To do
Keep to the lines between the one holding "Turn this picture" and the one holding "with +Z up.", inclusive, and write them out exactly.

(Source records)
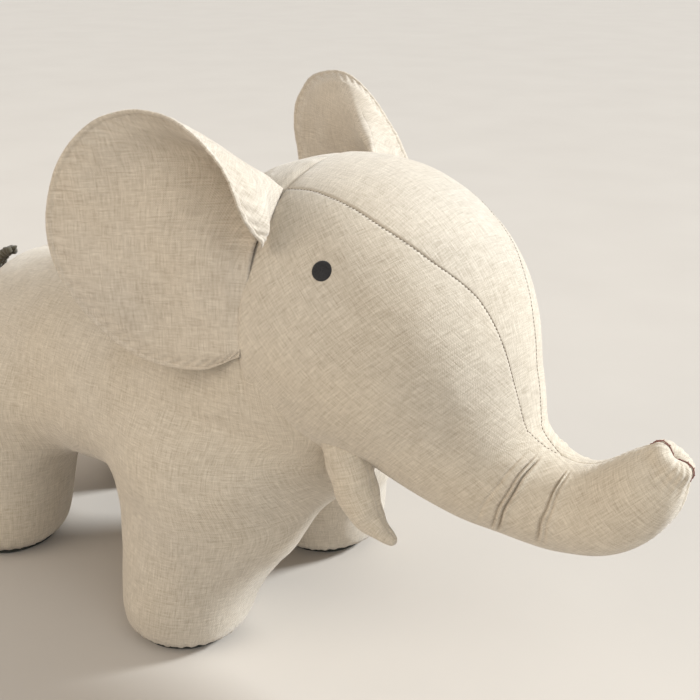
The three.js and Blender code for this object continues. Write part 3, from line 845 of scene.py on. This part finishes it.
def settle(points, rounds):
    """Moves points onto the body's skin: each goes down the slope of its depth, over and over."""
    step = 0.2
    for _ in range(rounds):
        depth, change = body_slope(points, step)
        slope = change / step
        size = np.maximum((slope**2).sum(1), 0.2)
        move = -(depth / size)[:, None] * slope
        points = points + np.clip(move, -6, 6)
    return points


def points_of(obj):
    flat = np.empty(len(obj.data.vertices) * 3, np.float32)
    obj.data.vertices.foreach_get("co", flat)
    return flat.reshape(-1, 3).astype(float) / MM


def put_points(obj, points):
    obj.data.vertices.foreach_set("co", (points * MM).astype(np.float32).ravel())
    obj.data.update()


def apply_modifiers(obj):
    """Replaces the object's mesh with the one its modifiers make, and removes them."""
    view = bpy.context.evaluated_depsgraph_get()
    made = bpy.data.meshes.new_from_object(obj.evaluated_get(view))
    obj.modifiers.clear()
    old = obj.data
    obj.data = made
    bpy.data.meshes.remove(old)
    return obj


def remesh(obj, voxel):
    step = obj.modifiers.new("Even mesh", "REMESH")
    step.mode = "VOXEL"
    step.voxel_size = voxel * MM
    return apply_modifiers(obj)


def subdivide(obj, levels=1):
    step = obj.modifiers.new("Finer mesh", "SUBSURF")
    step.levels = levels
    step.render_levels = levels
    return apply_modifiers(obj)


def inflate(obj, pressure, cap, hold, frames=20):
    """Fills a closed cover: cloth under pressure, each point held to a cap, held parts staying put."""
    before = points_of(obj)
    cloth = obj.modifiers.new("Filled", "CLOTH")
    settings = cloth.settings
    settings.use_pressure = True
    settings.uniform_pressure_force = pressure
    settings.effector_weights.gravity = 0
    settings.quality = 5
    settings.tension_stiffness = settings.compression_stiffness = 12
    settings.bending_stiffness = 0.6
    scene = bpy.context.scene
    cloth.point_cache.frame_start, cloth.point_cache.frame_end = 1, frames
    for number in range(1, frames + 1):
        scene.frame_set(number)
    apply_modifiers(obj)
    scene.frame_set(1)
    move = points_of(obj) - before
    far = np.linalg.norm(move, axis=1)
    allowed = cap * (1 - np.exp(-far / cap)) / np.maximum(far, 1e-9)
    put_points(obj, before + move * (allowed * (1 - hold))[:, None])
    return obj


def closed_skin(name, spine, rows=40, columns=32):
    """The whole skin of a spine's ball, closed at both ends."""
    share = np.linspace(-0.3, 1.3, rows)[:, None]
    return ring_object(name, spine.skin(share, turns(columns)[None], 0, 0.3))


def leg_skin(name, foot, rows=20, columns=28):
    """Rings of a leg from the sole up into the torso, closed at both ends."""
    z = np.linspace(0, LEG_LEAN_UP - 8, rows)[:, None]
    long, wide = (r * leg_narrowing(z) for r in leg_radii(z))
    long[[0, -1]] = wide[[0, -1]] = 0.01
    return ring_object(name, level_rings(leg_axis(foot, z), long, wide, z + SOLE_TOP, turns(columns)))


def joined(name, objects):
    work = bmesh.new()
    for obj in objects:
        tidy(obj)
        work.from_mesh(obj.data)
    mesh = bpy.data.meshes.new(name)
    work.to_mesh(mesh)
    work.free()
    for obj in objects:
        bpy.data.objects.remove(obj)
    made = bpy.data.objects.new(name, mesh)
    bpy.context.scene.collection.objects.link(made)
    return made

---

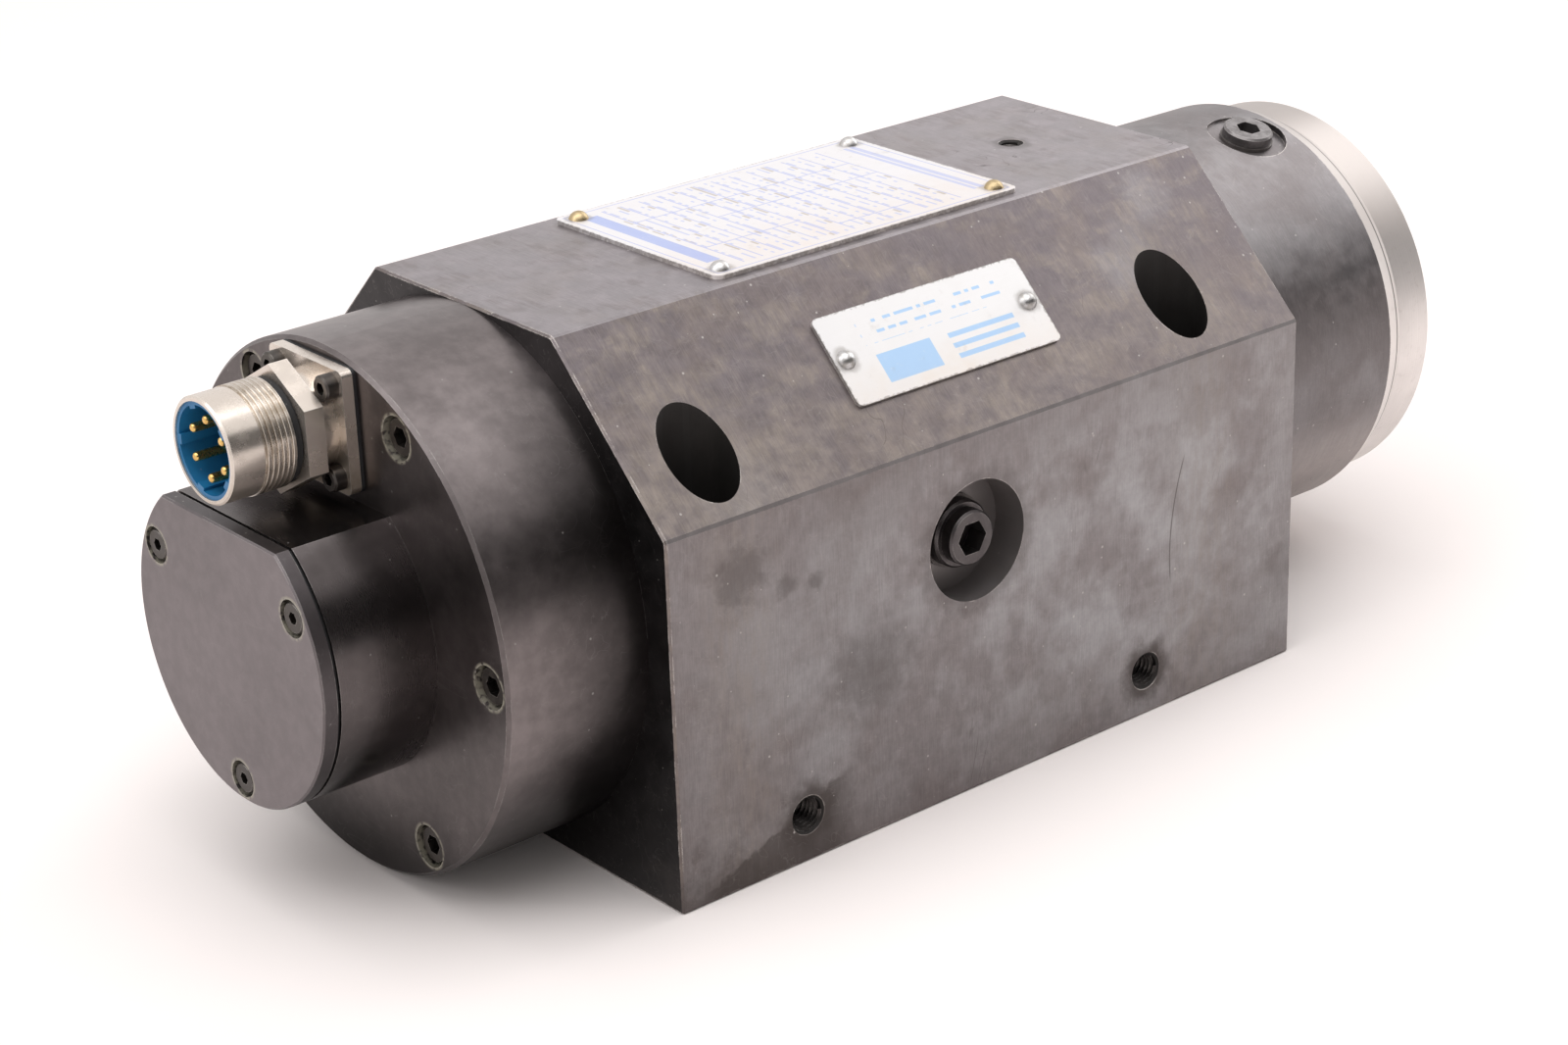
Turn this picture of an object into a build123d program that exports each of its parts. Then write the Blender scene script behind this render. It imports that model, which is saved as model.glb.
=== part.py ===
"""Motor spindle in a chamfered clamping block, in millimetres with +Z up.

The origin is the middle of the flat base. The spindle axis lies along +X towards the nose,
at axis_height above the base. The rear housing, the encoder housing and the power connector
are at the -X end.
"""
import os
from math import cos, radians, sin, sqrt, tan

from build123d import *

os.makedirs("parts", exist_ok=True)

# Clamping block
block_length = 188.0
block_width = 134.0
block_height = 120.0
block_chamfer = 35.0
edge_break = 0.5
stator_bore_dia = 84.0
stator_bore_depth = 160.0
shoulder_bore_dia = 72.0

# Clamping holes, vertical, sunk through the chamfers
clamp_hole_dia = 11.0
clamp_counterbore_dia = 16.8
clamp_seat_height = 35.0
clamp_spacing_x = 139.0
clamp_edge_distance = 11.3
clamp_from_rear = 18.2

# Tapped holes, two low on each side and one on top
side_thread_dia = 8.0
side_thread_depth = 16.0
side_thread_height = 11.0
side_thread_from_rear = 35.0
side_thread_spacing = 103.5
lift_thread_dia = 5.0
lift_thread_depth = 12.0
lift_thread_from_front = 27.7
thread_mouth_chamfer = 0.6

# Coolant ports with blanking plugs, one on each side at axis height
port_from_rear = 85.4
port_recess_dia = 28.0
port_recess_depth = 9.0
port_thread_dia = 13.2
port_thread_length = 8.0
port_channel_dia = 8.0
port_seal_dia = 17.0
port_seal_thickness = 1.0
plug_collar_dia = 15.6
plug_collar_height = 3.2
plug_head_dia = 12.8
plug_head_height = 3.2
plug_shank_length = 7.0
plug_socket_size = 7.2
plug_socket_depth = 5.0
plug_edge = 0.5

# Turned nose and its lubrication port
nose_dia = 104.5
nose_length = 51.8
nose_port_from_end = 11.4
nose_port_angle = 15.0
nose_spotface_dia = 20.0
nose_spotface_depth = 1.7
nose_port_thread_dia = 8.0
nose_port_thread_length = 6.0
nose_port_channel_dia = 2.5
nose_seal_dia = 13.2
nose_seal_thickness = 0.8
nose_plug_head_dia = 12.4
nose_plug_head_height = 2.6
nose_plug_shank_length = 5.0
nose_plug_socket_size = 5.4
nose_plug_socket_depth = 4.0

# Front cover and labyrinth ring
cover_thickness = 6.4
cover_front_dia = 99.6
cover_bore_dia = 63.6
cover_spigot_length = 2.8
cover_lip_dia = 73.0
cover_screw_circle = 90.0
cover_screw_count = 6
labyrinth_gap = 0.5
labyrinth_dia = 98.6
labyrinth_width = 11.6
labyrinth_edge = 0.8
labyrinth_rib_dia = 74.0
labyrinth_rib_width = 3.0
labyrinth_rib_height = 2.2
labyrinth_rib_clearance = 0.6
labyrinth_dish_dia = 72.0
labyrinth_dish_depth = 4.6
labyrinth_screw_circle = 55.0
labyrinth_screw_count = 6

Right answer
Turn this picture of an object into a build123d program that exports each of its parts. Then write the Blender scene script behind this render. It imports that model, which is saved as model.glb.
=== part.py ===
"""Motor spindle in a chamfered clamping block, in millimetres with +Z up.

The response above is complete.